Coming down one early morning I caught a glimpse of red fur at the gate. Following the lead, I found a young fox cub in our alley. It leapt athletically over the fence into a neighbours garden as I peered round the gate then gone. Libby, our cat, drinks nonchalantly from the makeshift pond Paula created a few weeks back.

Like the enchanted isles that disappear, youth that fades and summer lands that can’t be held in Irish myth, all of this beauty is transient, momentary, precious, not with us long. Can we learn to love the beauty without needing to cling? The flowers will wilt, the fox cub grow old, the swifts depart.

I woke at 6am and went to sit out amongst my friends, the ancient oaks upon the common. The low slung morning sun threw long, winter like shadows, across the grass. The oaks welcomed me with a loving embrace. Yggdrasill, the ash, stood higher than any other tree, stretching up to support the heavens, bathing in the light of brother sun. A squirrel foraged before me. A blue and green dabbed, dragonfly shot across the common, darting this way, then that.

An old dead oak stands next to me. What must he have seen in his majesty? What a crown he must have had? Was he the king of the nation of oaks? No leaves, no apparent life but I was still drawn to him.

“Hello dear brother. You are so strong so beautiful. Your bark rough like elephant’s hide. What is that great gaping wound in your side? Who or what hurt your dear brother? Is that what caused your death? Tell me your story dear friend. What happened to you that the life drained from you in middle age? Did your siblings mourn for you? Were you the father oak, the protector?”

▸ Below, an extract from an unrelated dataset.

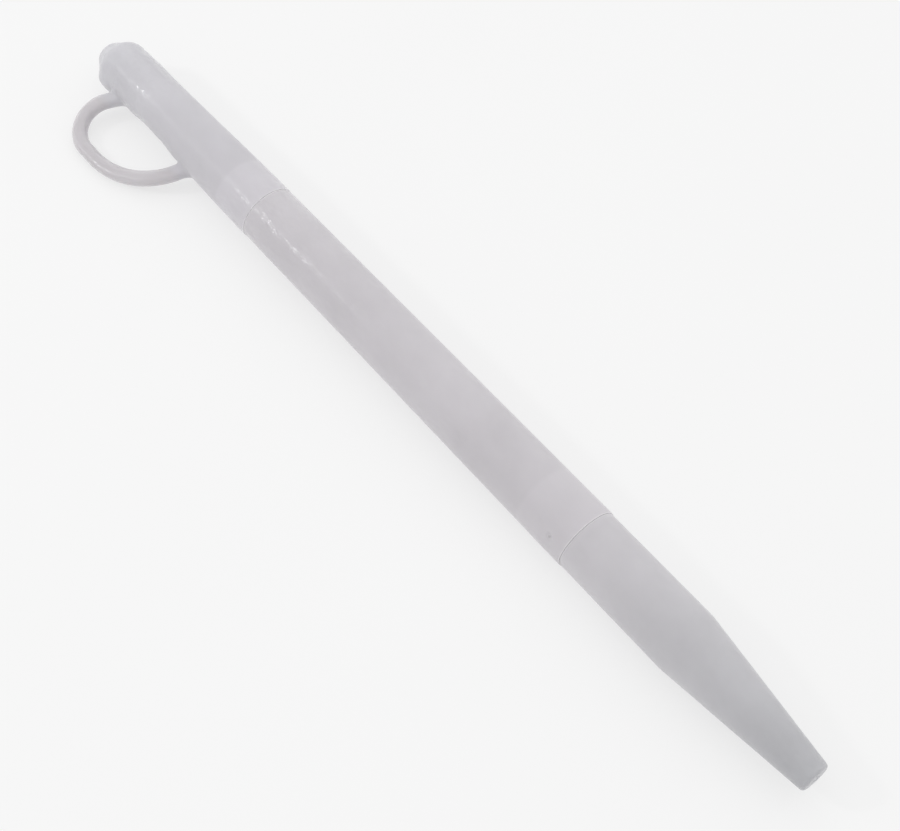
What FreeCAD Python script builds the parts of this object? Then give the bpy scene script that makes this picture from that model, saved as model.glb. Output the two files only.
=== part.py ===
import FreeCAD, Part
import os

import Sketcher

# Dip pen holder: a slim push-fit tube of milky polyethylene that a dip pen travels in.
# Three mouldings on one line, X: the cap with its hanging loop, the barrel, and the closed nose.
# The origin is on the tube's line, in the plane where the cap's rim meets the barrel's shoulder.
# The cap runs to -X and the nose to +X. +Z is up with the holder lying on its side, the loop's
# far edge level with the underside of the barrel, which stops it rolling.

DIMENSIONS = {
    # cap
    "cap_length": 47.5,
    "cap_end_radius": 4.9,
    "cap_waist_at": 20.0,
    "cap_waist_radius": 4.96,
    "cap_swell_at": 37.0,
    "cap_swell_radius": 5.34,
    "cap_mouth_radius": 5.48,
    "cap_bevel_length": 3.6,
    "cap_bevel_depth": 2.6,
    "cap_bore_end_radius": 4.0,
    "cap_bore_radius": 4.4,
    "cap_floor": 1.3,
    "cap_edge_round": 0.8,
    # hanging loop, moulded on the cap and drawn in the plane of the tube's line
    "loop_bend_at": 11.9,
    "loop_bend_out": 9.9,
    "loop_bend_radius": 5.6,
    "loop_flat": 2.6,
    "loop_back_radius": 15.6,
    "loop_foot_depth": 3.0,
    "loop_near_foot_at": 9.6,
    "loop_far_foot_at": 30.3,
    "loop_bar_width": 2.7,
    "loop_bar_depth": 2.3,
    "loop_root_round": 0.6,
    "loop_lean": 17.0,
    # neck of the barrel, which the cap pushes over
    "neck_length": 8.3,
    "neck_radius": 4.64,
    "neck_bore_radius": 3.85,
    "neck_lead_in": 0.3,
    "neck_bore_overrun": 1.0,
    "neck_bore_step": 1.0,
    # barrel
    "barrel_length": 82.0,
    "barrel_shoulder_radius": 5.36,
    "barrel_foot_radius": 5.81,
    "barrel_bore_top_radius": 4.5,
    "barrel_bore_foot_radius": 4.78,
    # spigot of the nose, which pushes into the barrel's foot
    "spigot_length": 10.3,
    "spigot_radius": 4.9,
    "spigot_bore_radius": 4.3,
    "spigot_lead_in": 0.3,
    # nose
    "nose_straight": 22.6,
    "nose_taper": 27.9,
    "nose_top_radius": 5.69,
    "nose_shoulder_radius": 5.74,
    "nose_tip_radius": 2.7,
    "nose_bore_shoulder_radius": 4.2,
    "nose_bore_end_radius": 1.6,
    "nose_floor": 1.4,
    "nose_tip_round": 0.75,
    "nose_shoulder_round": 3.0,
    # push fits
    "fit_gap": 0.04,
    "fit_end_gap": 0.2,
    "socket_lead_in": 0.2,
}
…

And now that brother sun is higher above the horizon the shadows are shortening. A light blue sky fades to a glaring white corona around our brother. Thank you brother for your light and warmth. Another day begins as the earth spirals on her skewed axis round brother sun and in turn the solar system circles our great galaxy at 500,000 mph. Each circling galactic year taking 250 million years. Since humanity has been on earth we've only travelled 0.1% of the way round our galaxy.

I am small but I belong, nested in circles of garden, common, woodland, earth, solar system, galaxy and cosmos.

And back on the common dogs play joyfully with each other.

A few days later I’m listening to a song thrush throw its heart out upon the world in the early morning, as I lie on my camp bed in our tent. The Dorset field is edged by old oaks. The hunting ground of crows, the ancient Irish goddess Morrigan, goddess of war and transformation. Songbirds are all in the hedgerows and woods, robin, chiff-chaff, blackbird, black cap and wren.

As I walk across a meadow, sown with buttercup and purple flowers, a house martin sweeps in low, no more than 2-3 feet above the grass, circling round me in great bow-bends, like a skater on ice. My heart sings.

The following day Paula spotted a leveret bedside a track on the wrong side of a wire fence. We stopped transfixed to watch the young, wild life, its huge hind legs and large erect ears. Then slowly through fence and heather down into a dip then up again onto a hummock it crawled.

Were we the first humans it had seen?

Its 7.20am and I sit in a Dorset field a lone goose, neck outstretched, great wings lifting her up, as she glides diagonally and low across the meadow, no more than fifty foot up. Honking to its tribe and then gliding over oak woods to disappear.

June is the month of joy, not achievement, not productivity, not self improvement. Let joy be enough. June invites us to live like the goose, grateful for the gift of life. Rooted in the earth, aware that we pass through a beautiful, mysterious and ephemeral world.